Sur la forme, d’abord : la date choisie, le 24 juillet, correspond à la veille de la Fête de la République tunisienne. Un symbole des plus heureux !

Mais le fond n’a rien à envier à la forme puisqu’il s’agira d’élections législatives pour la formation d’une Assemblée constituante. Plus qu’une bonne nouvelle, une grande nouvelle : la révolution du jasmin se place dans le sillage de la révolution des œillets, au Portugal. C’est un heureux présage aussi organiser une élection présidentielle, comme on pouvait le craindre, aurait conduit à faire la double impasse sur la nécessaire réforme du Code électoral en prélude à celle de la Constitution, « miroir des aspirations du peuple et des principes de la révolution ».

L’échéance retenue est donc proche mais pas précipitée. Les cinq mois à venir pourront donc être mis utilement mis à profit pour élaborer, sans l’improviser, ni le bâcler, « un nouveau code électoral par une instance qui regroupera des personnalités nationales, des représentants des partis politiques et des composantes de la société civile » ; il « devra être fin prêt au maximum avant fin mars prochain ».

A ce jour, nombreux sont les partis politiques ayant une existence légale en Tunisie.
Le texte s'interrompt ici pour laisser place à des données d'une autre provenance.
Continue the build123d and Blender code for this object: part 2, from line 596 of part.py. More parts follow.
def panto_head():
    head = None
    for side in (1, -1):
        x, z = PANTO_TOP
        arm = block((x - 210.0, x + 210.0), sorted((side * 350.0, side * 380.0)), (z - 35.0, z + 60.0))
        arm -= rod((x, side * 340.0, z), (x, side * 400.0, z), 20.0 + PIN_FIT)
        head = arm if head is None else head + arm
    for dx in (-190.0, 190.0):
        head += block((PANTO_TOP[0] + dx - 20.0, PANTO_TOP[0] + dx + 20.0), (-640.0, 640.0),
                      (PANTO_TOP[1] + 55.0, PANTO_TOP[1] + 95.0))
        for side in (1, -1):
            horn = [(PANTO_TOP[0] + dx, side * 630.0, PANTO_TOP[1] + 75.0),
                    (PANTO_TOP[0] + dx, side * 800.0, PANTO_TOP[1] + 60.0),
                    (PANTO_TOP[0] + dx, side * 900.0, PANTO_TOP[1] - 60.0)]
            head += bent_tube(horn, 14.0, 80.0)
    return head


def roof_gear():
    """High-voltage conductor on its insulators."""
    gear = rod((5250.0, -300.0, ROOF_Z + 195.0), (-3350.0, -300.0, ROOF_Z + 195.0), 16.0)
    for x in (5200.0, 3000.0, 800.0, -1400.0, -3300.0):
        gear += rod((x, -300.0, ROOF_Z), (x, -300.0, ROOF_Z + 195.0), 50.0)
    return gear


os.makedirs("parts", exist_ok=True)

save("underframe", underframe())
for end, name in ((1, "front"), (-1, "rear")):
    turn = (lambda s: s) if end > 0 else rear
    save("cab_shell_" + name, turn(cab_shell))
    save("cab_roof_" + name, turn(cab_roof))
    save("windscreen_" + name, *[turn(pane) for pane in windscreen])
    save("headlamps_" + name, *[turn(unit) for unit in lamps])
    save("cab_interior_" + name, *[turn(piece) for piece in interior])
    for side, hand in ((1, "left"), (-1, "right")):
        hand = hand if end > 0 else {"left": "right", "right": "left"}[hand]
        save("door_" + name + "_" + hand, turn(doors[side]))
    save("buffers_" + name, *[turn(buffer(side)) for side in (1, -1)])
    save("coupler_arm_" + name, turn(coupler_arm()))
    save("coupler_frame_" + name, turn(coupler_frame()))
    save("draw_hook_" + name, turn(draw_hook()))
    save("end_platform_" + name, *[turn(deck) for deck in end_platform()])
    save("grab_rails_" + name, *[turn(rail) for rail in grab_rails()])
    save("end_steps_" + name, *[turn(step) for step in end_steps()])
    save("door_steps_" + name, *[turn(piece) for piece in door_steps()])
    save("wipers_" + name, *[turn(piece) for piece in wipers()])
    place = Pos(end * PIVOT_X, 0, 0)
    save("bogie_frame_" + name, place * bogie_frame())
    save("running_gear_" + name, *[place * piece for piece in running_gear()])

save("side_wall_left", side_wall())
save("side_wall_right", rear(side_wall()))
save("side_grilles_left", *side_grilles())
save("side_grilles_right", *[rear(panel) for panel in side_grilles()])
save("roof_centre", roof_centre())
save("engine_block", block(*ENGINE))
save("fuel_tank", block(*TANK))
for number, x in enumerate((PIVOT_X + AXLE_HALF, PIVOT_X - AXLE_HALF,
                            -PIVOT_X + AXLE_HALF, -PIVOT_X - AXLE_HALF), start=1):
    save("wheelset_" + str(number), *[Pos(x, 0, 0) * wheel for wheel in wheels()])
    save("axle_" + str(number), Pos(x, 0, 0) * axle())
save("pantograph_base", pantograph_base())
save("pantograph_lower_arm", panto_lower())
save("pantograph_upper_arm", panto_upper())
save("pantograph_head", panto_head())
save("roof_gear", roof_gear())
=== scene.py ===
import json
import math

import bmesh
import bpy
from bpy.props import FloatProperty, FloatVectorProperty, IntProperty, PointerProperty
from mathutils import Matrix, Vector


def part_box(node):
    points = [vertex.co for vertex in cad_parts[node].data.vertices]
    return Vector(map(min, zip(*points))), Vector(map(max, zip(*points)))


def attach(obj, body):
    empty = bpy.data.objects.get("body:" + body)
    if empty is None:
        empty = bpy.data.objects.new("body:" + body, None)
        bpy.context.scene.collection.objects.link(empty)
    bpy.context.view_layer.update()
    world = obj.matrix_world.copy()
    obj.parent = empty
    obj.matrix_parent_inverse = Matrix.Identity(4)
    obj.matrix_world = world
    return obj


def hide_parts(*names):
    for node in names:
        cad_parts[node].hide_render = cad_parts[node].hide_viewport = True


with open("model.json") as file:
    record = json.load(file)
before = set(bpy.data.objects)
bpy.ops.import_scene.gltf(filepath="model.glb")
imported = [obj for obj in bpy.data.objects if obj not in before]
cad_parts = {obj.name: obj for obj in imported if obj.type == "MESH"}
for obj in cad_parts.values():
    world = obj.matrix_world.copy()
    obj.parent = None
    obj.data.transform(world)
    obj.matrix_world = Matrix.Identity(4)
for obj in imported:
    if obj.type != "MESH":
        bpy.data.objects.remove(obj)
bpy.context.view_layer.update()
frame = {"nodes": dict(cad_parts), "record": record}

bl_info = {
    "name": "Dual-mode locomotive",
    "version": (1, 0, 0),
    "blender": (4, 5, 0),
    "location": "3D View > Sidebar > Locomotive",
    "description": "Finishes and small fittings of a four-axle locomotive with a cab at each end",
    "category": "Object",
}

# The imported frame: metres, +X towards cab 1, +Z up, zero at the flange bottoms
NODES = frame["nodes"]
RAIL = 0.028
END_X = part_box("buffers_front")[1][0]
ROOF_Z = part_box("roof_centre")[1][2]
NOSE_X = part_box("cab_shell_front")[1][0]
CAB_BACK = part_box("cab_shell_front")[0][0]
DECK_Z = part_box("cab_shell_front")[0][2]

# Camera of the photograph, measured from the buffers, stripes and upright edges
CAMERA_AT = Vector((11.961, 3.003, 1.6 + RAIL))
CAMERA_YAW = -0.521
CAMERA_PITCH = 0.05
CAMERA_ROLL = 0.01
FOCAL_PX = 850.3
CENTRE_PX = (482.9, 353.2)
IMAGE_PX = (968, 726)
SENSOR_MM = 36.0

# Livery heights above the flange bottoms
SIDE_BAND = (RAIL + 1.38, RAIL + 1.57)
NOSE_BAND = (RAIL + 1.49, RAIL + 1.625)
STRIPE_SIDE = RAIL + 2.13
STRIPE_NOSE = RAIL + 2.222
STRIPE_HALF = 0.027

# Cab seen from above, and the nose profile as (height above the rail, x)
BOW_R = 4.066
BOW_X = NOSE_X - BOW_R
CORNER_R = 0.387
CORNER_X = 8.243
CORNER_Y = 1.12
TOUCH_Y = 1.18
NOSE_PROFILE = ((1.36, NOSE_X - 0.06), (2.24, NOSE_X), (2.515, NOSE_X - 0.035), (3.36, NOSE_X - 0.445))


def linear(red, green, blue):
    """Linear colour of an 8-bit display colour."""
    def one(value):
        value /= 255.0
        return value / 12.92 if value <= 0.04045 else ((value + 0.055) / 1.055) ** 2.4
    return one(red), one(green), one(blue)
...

Dans la foulée de la fuite de Zine Ben Ali ont été reconnus le 17 janvier le Parti Tunisie verte, le Parti socialiste de gauche, puis le 19 janvier le Parti du travail patriotique et démocratique tunisien, suivis le 20 par le Mouvement de la tendance islamique, ex-Ennahda, le Parti communiste des ouvriers de Tunisie et le Congrès pour la république et enfin, le 22 janvier par le Mouvement Baâth.

Une autorisation a été émise le 9 février pour la constitution du Parti El Wifak, suivie d’une deuxième vague le 3 mars pour celles du Parti du centre social, du Parti de la dignité et de l’équité, du Mouvement des unionistes libres, du Parti des jeunes démocrates, du Parti de la justice et de l’équité, du Mouvement de la réforme et de la justice sociale et du Mouvement national pour la justice et le développement.
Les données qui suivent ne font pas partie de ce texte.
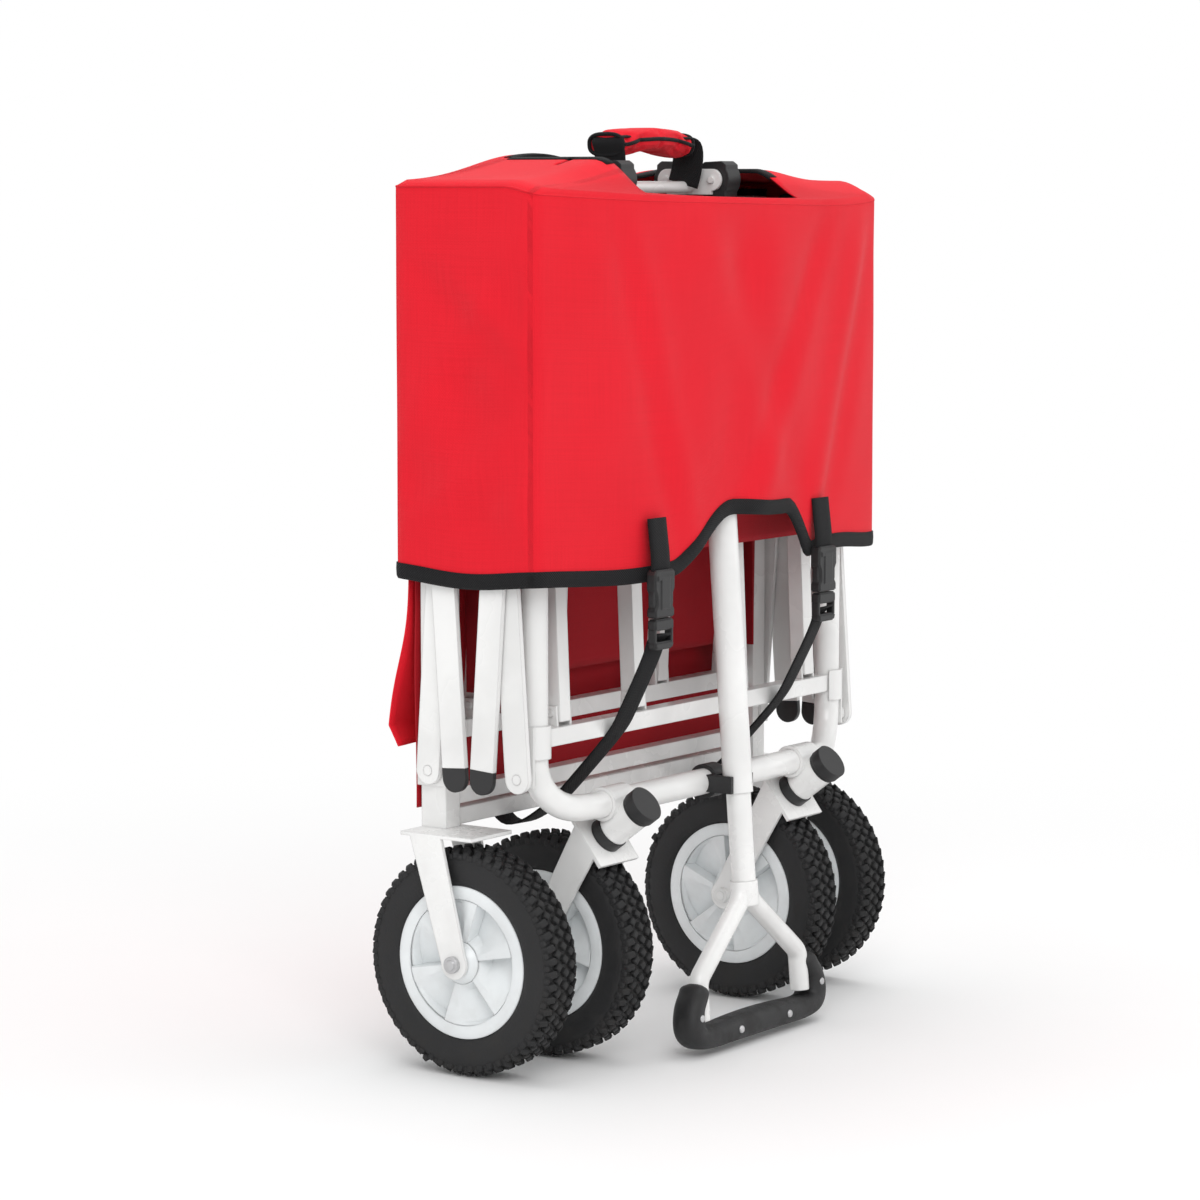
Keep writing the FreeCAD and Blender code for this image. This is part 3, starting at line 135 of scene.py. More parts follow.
wear_group, _, ends = new_group("worn_and_dusty", [], [("Blotches", "NodeSocketFloat"),
                                ("Dust", "NodeSocketFloat"), ("Edges", "NodeSocketFloat"),
                                ("Rounded", "NodeSocketVector")])
place = wear_group.nodes.new("ShaderNodeTexCoord").outputs["Object"]
blotches = noise_of(wear_group, place, 9)
height = wear_group.nodes.new("ShaderNodeSeparateXYZ")
wear_group.links.new(place, height.inputs["Vector"])
low_down = math_of(wear_group, "SUBTRACT", 1.0, ramp_of(wear_group, height.outputs["Z"], 0, 0.24))
speckle = ramp_of(wear_group, noise_of(wear_group, place, 70, 6), 0.42, 0.72)
rounded = wear_group.nodes.new("ShaderNodeBevel")
rounded.samples = 4
rounded.inputs["Radius"].default_value = 0.0016
facing = wear_group.nodes.new("ShaderNodeNewGeometry")
sharp = wear_group.nodes.new("ShaderNodeVectorMath")
sharp.operation = "DOT_PRODUCT"
wear_group.links.new(rounded.outputs["Normal"], sharp.inputs[0])
wear_group.links.new(facing.outputs["Normal"], sharp.inputs[1])
on_edge = math_of(wear_group, "MULTIPLY", math_of(wear_group, "SUBTRACT", 1.0,
                  ramp_of(wear_group, sharp.outputs["Value"], 0.82, 0.99)),
                  ramp_of(wear_group, noise_of(wear_group, place, 45, 5), 0.45, 0.62))
wear_group.links.new(blotches, ends.inputs["Blotches"])
wear_group.links.new(math_of(wear_group, "MULTIPLY", low_down, speckle), ends.inputs["Dust"])
wear_group.links.new(on_edge, ends.inputs["Edges"])
wear_group.links.new(rounded.outputs["Normal"], ends.inputs["Rounded"])

grain_group, starts, ends = new_group("moulded_grain", [("Scale", 900.0), ("Depth", 0.2)],
                                      [("Normal", "NodeSocketVector")])
place = grain_group.nodes.new("ShaderNodeTexCoord").outputs["Object"]
grain = grain_group.nodes.new("ShaderNodeTexNoise")
grain.inputs["Detail"].default_value = 3
grain_group.links.new(place, grain.inputs["Vector"])
grain_group.links.new(starts.outputs["Scale"], grain.inputs["Scale"])
grain_bump = grain_group.nodes.new("ShaderNodeBump")
grain_bump.inputs["Distance"].default_value = 0.0004
grain_group.interface.new_socket(name="Rounded", in_out="INPUT", socket_type="NodeSocketVector")
grain_group.links.new(starts.outputs["Rounded"], grain_bump.inputs["Normal"])
grain_group.links.new(starts.outputs["Depth"], grain_bump.inputs["Strength"])
grain_group.links.new(grain.outputs["Fac"], grain_bump.inputs["Height"])
grain_group.links.new(grain_bump.outputs["Normal"], ends.inputs["Normal"])


def mix_of(tree, share, first, second):
    """A colour mixed from two colours or sockets."""
    node = tree.nodes.new("ShaderNodeMix")
    node.data_type = "RGBA"
    tree.links.new(share, node.inputs["Factor"])
    for label, value in (("A", first), ("B", second)):
        socket = next(s for s in node.inputs if s.name == label and s.type == "RGBA")
        if isinstance(value, tuple):
            socket.default_value = (*value, 1)
        else:
            tree.links.new(value, socket)
    return next(s for s in node.outputs if s.type == "RGBA")


def new_material(name):
    """A material with a Principled surface: its tree and that surface's node."""
    made = bpy.data.materials.new(name)
    made.use_nodes = True
    return made, made.node_tree, made.node_tree.nodes["Principled BSDF"]


def use_group(tree, group, **values):
    """A node that uses one of the shared groups, with its inputs set."""
    node = tree.nodes.new("ShaderNodeGroup")
    node.node_tree = group
    for label, value in values.items():
        node.inputs[label].default_value = value
    return node


def hard_material(name, colour, worn, rough, grain_depth, grain_scale=900.0, metal=0.0, coat=0.0,
                  dust=0.12):
    """Paint, plastic, steel or rubber: blotchy, dusty near the floor and lighter on its edges."""
    made, tree, surface = new_material(name)
    wear = use_group(tree, wear_group)
    darker = tuple(0.86 * part for part in colour)
    base = mix_of(tree, ramp_of(tree, wear.outputs["Blotches"], 0.35, 0.65), colour, darker)
    base = mix_of(tree, math_of(tree, "MULTIPLY", wear.outputs["Edges"], 0.3), base, worn)
    base = mix_of(tree, math_of(tree, "MULTIPLY", wear.outputs["Dust"], dust), base,
                  (0.42, 0.39, 0.35))
    tree.links.new(base, surface.inputs["Base Color"])
    gloss = math_of(tree, "MULTIPLY_ADD", wear.outputs["Blotches"], 0.16, rough - 0.08)
    gloss = math_of(tree, "MULTIPLY_ADD", wear.outputs["Dust"], 0.25, gloss)
    tree.links.new(gloss, surface.inputs["Roughness"])
    fine = use_group(tree, grain_group, Scale=grain_scale, Depth=grain_depth)
    tree.links.new(wear.outputs["Rounded"], fine.inputs["Rounded"])
    tree.links.new(fine.outputs["Normal"], surface.inputs["Normal"])
    surface.inputs["Metallic"].default_value = metal
    surface.inputs["Coat Weight"].default_value = coat
    surface.inputs["Coat Roughness"].default_value = 0.15
    return made


white_paint = hard_material("white_paint", (0.87, 0.87, 0.86), (0.80, 0.80, 0.79), 0.28, 0.06,
                            240.0, coat=0.5, dust=0.08)
zinc_plate = hard_material("zinc_plate", (0.62, 0.62, 0.63), (0.85, 0.85, 0.85), 0.34, 0.15,
                           700.0, metal=1.0)
black_plastic = hard_material("black_plastic", (0.016, 0.016, 0.017), (0.06, 0.06, 0.06), 0.44,
                              0.35, dust=0.03)
steel_and_plastic = {"white_steel": white_paint, "zinc": zinc_plate,
                     "black_plastic": black_plastic}
for part in frame["record"]["subparts"]:
    piece = nodes[part["node"]]
    piece.data.materials.clear()
    piece.data.materials.append(steel_and_plastic.get(part["material_slot"], white_paint))


# ---------------------------------------------------------------- cover
# The cover is a box sewn from bright red woven polyester, open at the foot, with an opening in
# its top for the carry strap. It is drawn over the folded wagon and hangs from the leg caps,
# so a fitted shape is made first and a short cloth simulation lets it settle.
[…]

Ces nouveaux venus viennent rejoindre les 9 préexistants : Rassemblement constitutionnel démocratique, Mouvement des démocrates socialistes, Parti de l’unité populaire, Union démocratique unioniste, Mouvement Ettajdid, Parti social-libéral, Parti des verts pour le progrès, Parti démocratique progressiste et Forum démocratique pour le travail et les libertés.
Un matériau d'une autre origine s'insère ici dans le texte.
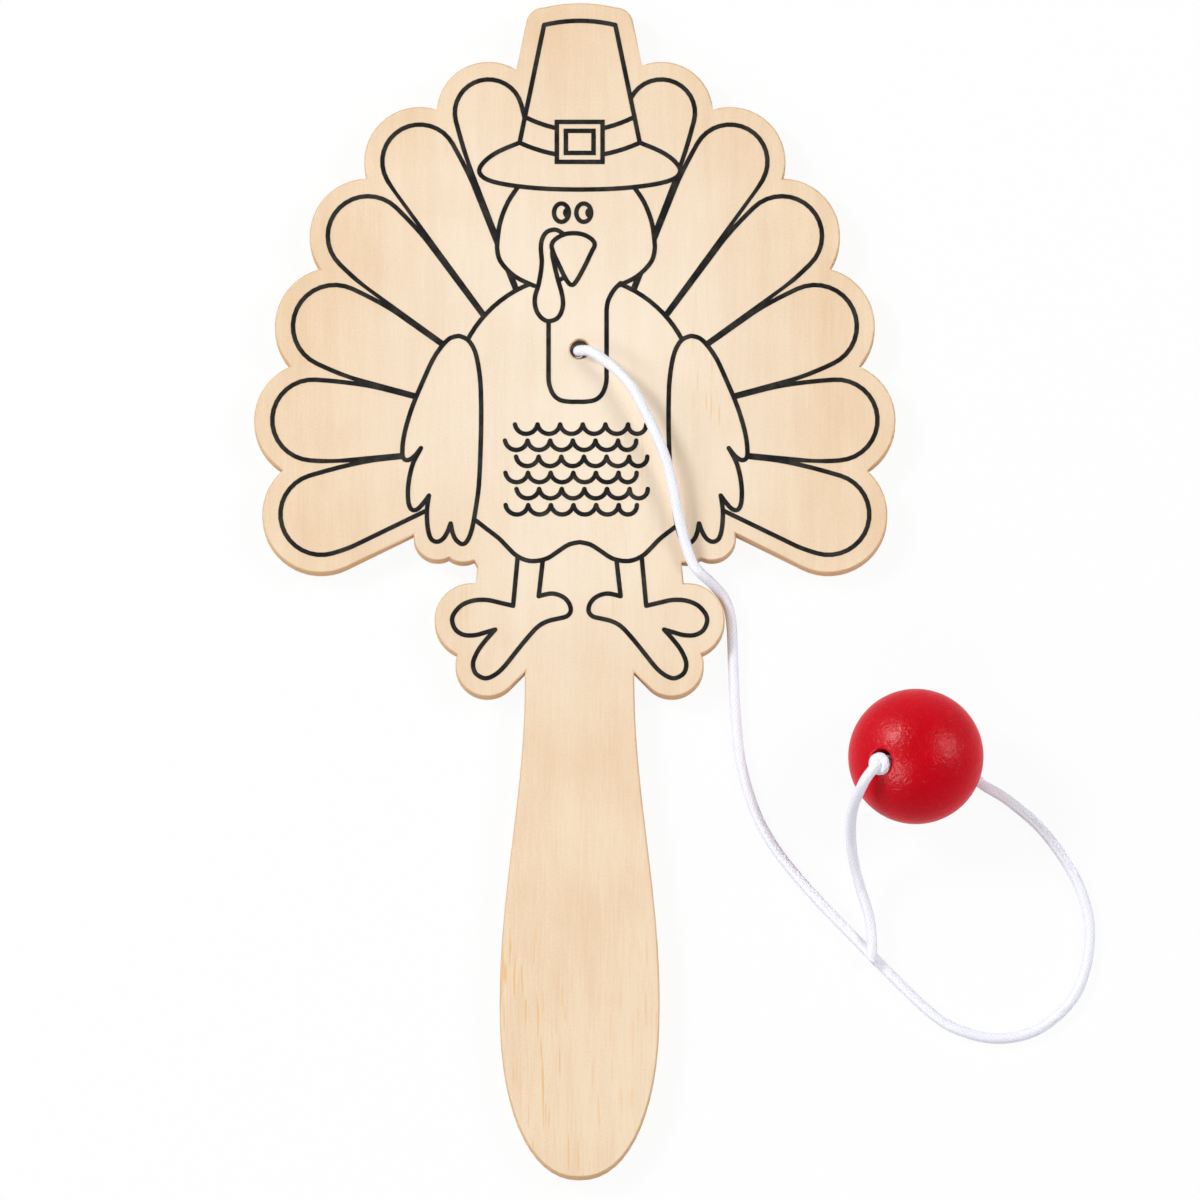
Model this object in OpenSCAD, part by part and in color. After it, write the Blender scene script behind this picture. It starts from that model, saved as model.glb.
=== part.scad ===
// Paddle ball game: a flat wooden paddle cut round a printed turkey, with a ball on an elastic cord.
// It lies on its back, the grip toward -Y and the hat toward +Y.
// The origin is on the axis of the cord hole, in the plane of the back face.

/* [Board] */
// Thickness of the glued board
board_t = 5; // [4:0.5:7]
// Thickness of each outer ply
skin_t = 1; // [0.6:0.1:1.4]
// Wood left outside the printed line, all round the figure
cut_margin = 3.4; // [2.6:0.1:4]
// Diameter of the cord hole
hole_d = 3.6; // [3:0.1:4.4]
// Diameter of the recess for the knot in the back
recess_d = 7; // [6.4:0.1:8]
// Depth of the recess
recess_l = 3; // [2.9:0.1:3.4]

/* [Ink] */
// Width of a printed line
ink_w = 0.86; // [0.6:0.02:1]
// Thickness of the ink on the wood
ink_t = 0.06; // [0.04:0.01:0.1]

/* [Tail] */
// Reach of the top feathers, from where the fan spreads to the centre of their tip
fan_r = 64; // [60:1:68]
// How far below the cord hole the fan spreads from
fan_drop = 17; // [15:0.5:19]
// Sideways place of the tail, the wings and the head from the cord hole
figure_x = -0.9; // [-1.5:0.1:0.5]

/* [Hat] */
// Height of the underside of the brim above the cord hole
brim_y = 30.3; // [29:0.1:31.5]
// Width of the brim
brim_w = 37.8; // [35:0.1:40]
// Height of the brim, from its underside to the crown
brim_h = 8.9; // [8:0.1:10]
// Width of the crown at the brim
crown_base_w = 22.6; // [21:0.1:24]
// Width of the crown at its top
crown_top_w = 13.4; // [12:0.1:15]
// Height of the crown at its corners
crown_h = 22.4; // [21:0.1:24]
// Rise of the crown's top line between its corners
crown_rise = 0.8; // [0.4:0.1:1.2]
// Height of the hat band
band_h = 4.9; // [4:0.1:6]
// Sag of the band in its middle
band_sag = 2.6; // [2:0.1:3]
// Outer width of the buckle
buckle_w = 8.6; // [8:0.1:10]
// Outer height of the buckle
buckle_h = 7.6; // [7:0.1:8.5]
// Width of the buckle's frame, from line to line
buckle_rim = 1.7; // [1.4:0.1:2]

/* [Head] */
// Width of the head
head_w = 29.6; // [28:0.1:31]
// Height of the head below the brim
head_h = 19.1; // [18:0.1:20]
// Sideways place of the head from the cord hole
head_x = -0.7; // [-1:0.1:-0.2]
// Width of the neck patch round the cord hole
neck_w = 10.9; // [10:0.1:12]
// Length of the neck patch below the cord hole
neck_l = 10; // [9:0.1:11]
// Sideways place of the neck patch from the cord hole
neck_x = -0.4; // [-0.8:0.1:0.4]
// Width of one eye
eye_w = 2.8; // [2.6:0.1:3.2]
// Height of one eye
eye_h = 3.5; // [3.2:0.1:4]
// Distance between the two eyes' centres
eye_gap = 4.2; // [4.1:0.1:4.6]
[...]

Au total, pas moins de 45 demandes de visas ont été déposées, dont l’examen se poursuit, ce qui relativise les protestations démesurées suscitées par la légalisation d’Ennahda et la ramène à ses justes dimensions et à son juste poids.

Au fait, ça n’a rigoureusement rien à voir avec ce qui précède, mais avez-vous entendu parler d’une tentative d’immolation à Paris ? Pour ma part, c’est une information subliminale que j’ai perçue subrepticement sur les ondes de France Inter, un certain jour de la semaine passée.

Sur le moment, j’ai entendu évoquer, mais de manière très fugace, le palais de justice de Paris et je m’attendais à entendre des développements de cette information dans des éditions consécutives du journal ou dans d’autres médias. Et puis, rien ! Rien ! Rien !…

Reste donc à sonder Internet, pour être conduit au blog du photographe Nicolas Richoffer sur lequel se trouve une photographie assortie d’une légende qui me confirme que je n’ai pas eu la berlue :

En début d’après-midi [le 21 février], un homme s’est immolé… devant le palais de justice de Paris. Aucune indication sur son état de santé ni sur les raisons de son acte n’a été communiqué(e). À mon arrivée sur les lieux, la police réalisait des prélèvements qui n’apporteront sans doute rien d’important à l’enquête.

Le Monde précise de son côté : « Un camion de pompiers et une ambulance étaient toujours stationnés lundi vers 14h30 devant le palais de justice, où des restes des vêtements calcinés de la victime étaient également visibles ».

Les jours de cet « homme d’une quarantaine d’années » « secouru par les gendarmes et les pompiers » sont-ils en danger ? A-t-il succombé à ses brûlures ? Quelles étaient ses motivations ? Le bilan de ces interrogations, dix jours plus tard, reste à l’identique : rien ! Rien ! Rien !…

Mais ce n’est pas tout : la recherche renvoyait à une seconde référence (Europe 1) en date du 24 janvier, celle-là : « Un homme a tenté de s’immoler… samedi sous l’Arc de Triomphe à Paris en marge d’une manifestation de soutien au peuple tunisien, empêché in-extremis par des policiers alors qu’il s’était aspergé d’essence, a-t-on appris lundi auprès de la préfecture de police de Paris.
L’homme s’apprêtait à s’enflammer lorsque des policiers sont intervenus in extremis pour empêcher son geste. Il a été interpellé et conduit au commissariat du VIIIe arrondissement. Les débuts de la révolution tunisienne avaient été marqués par l’immolation par le feu de Mohammed Bouazizi, le 17 décembre 2010 à Sidi Bouzid, et depuis, les tentatives d’immolation se multiplient dans le monde arabe
 ».

Décidément, Internet est sans complaisance avec les pays où les informations sont filtrées et c’est à juste titre qu’Anne Roumanoff nous serine qu’« on ne nous dit pas tout ».